I think part of what you're hitting on re: "classic" sci-fi and "modern" sci-fi is really the difference between "hard" and "soft" sci-fi. My personal favorites tend to be hard sci-fi -- stories that hinge on the science itself, and that science has actual theoretical backing. For example, the Ringworld books by Larry Niven are based in part on a paper written by Freeman Dyson describing a megastructure that enclosed an entire orbit of a star. Niven adapted this idea into a ring. At some point, someone (I can't remember if it was a Niven or a fan) worked out that the Ringworld would be unstable -- and Niven made that a major part of the plot! [Taking a break for fansquee.] The science is inseparable from the Ringworld story. Same with Kim Stanley Robinson's Red Mars series. He focuses on the character, but the research and science are entwined enough with the plot that there really isn't much of the story left if you remove it.
Soft sci-fi tends to have the speculative science in the background.

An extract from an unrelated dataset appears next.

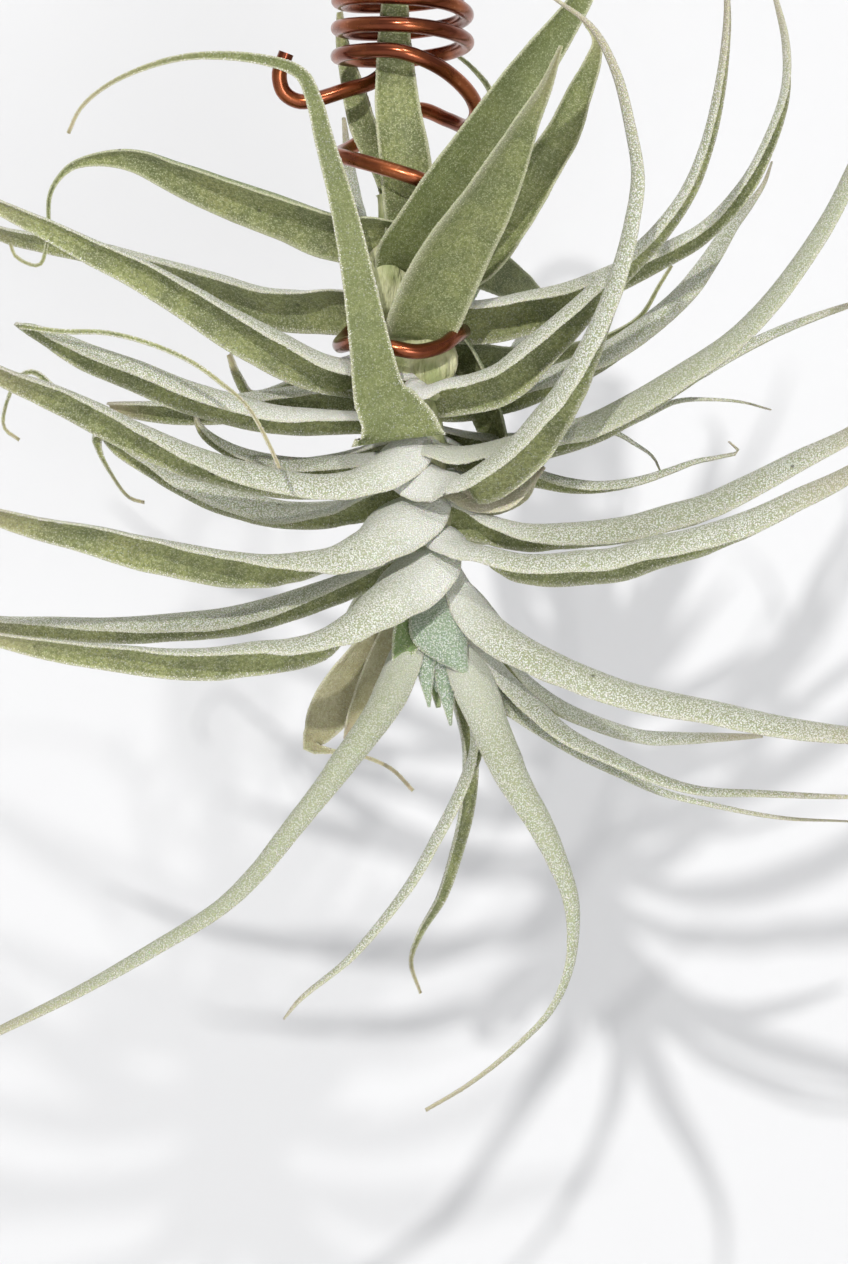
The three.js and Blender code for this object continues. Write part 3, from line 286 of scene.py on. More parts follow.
def leafMaterial(name, look):
    material, tree, shader, place = newMaterial(name)
    skin = leafSkin
    outer, rim, share, flake, toneAndShade = (tree.attribute(n) for n in ("outer", "rim", "share", "flake", "toneAndShade"))
    clouds = tree.noise(place, 160.0, 3.0)
    patches = tree.noise(place, 45.0, 2.0)
    mottle = tree.noise(place, 1500.0, 2.0)
    grain = tree.noise(place, 4200.0, 2.0)
    veins = stripes(tree)
    # a scale shows where its cell's draw is under the cover, and it fades towards its edge
    distance, draw = tree.cells(place, 1 / (skin["scaleCell"] * mm), 0.9)
    cover = tree.ramp(outer, 0, 1, look["cover"][1], look["cover"][0])
    cover = tree.plus(cover, tree.ramp(patches, 0.3, 0.7, -0.12, 0.08))
    present = tree.ramp(tree.math("SUBTRACT", cover, draw), -0.1, 0.3)
    scaled = tree.times(present, tree.ramp(distance, 0.28, 0.66, 1, 0))
    # the inner side: bare green flesh in a fine mosaic
    distance, draw = tree.cells(place, 1 / (skin["dotCell"] * mm))
    dot = tree.times(tree.ramp(distance, 0.2, 0.75, 1, 0), tree.ramp(draw, 0, 0.9))
    inner = tree.mix(tree.ramp(clouds, 0.38, 0.62, 0, 0.95), look["flesh"], look["deep"])
    inner = tree.mix(tree.ramp(patches, 0.5, 0.75, 0, 0.35), inner, skin["yellowed"])
    inner = tree.mix(tree.times(veins, 0.4), inner, look["deep"])
    # the tone pulls the inner side and its dots towards the deep green: partly the leaf's own deeper green,
    # partly painted shade
    inner = tree.mix(tree.times(toneAndShade, 0.65), inner, look["deep"])
    inner = tree.mix(tree.ramp(dot, 0, 1, 0.16, 0.74), inner, tree.mix(toneAndShade, skin["dot"], skin["deepDot"]))
    inner = tree.mix(tree.ramp(mottle, 0.46, 0.62, 0, 0.5), inner, look["deep"])
    inner = tree.mix(tree.times(scaled, 0.3), inner, look["scale"])
    # the outer side: pale scales side by side, whitest towards the base
    cloaked = tree.mix(tree.times(veins, 0.35), look["skin"], look["flesh"])
    cloaked = tree.mix(tree.ramp(share, 0.0, 0.3, 0.75, 0), cloaked, look["scale"])
    cloaked = tree.mix(tree.times(scaled, 0.9), cloaked, look["scale"])
    # the tone also thins the silver on the outer side: partly the leaf's own colour, partly painted shade
    cloaked = tree.mix(tree.times(toneAndShade, 0.5), cloaked, look["skin"])
    # tips, margins and the standing scales
    browning = tree.ramp(share, 0.72, 1.0, 0, look["browning"])
    coloured = tree.mix(browning, tree.mix(outer, inner, cloaked), look["tip"])
    coloured = tree.mix(tree.times(rim, 0.5), coloured, skin["rim"])
    flakeColour = tree.mix(tree.ramp(grain, 0.3, 0.7), look["scale"], skin["rim"])
    flakeColour = tree.mix(tree.times(browning, 0.7), flakeColour, look["tip"])
    coloured = tree.mix(flake, coloured, flakeColour)
    distance, draw = tree.cells(place, 170.0, channel=1)
    spot = tree.times(tree.ramp(distance, 0.04, 0.1, 1, 0), tree.ramp(draw, 0.72, 0.76))
    coloured = tree.mix(tree.times(spot, 0.75), coloured, skin["speck"])
    height = tree.plus(tree.times(scaled, 1.2), tree.times(grain, 0.4))
    height = tree.plus(height, tree.times(tree.plus(dot, mottle), 0.7))
    height = tree.plus(height, tree.times(veins, -0.4))
    tree.feedAll(shader, skin["surface"])
    tree.feedAll(shader, {
        "Base Color": coloured,
        "Normal": tree.bump(height, 0.85, 0.00014),
        "Roughness": tree.ramp(scaled, 0, 1, 0.55, 0.72),
        "Sheen Weight": tree.ramp(outer, 0, 1, 0.05, 0.15),
    })
    return material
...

I'd put Star Trek and Star Wars into this category, along with a pretty large swath of popular sci-fi. I also actually would stick Asimov's Foundation series in this category. It has elements of hard sci-fi -- I think the mathematical theory that went into psychohistory qualifies, but as nifty as it is, it's background to the tales that span the 20,000 years of the series.
Oh man, I need to re-read a lot of those. I loves me some hard SF, but it's gotten harder to find really good stuff.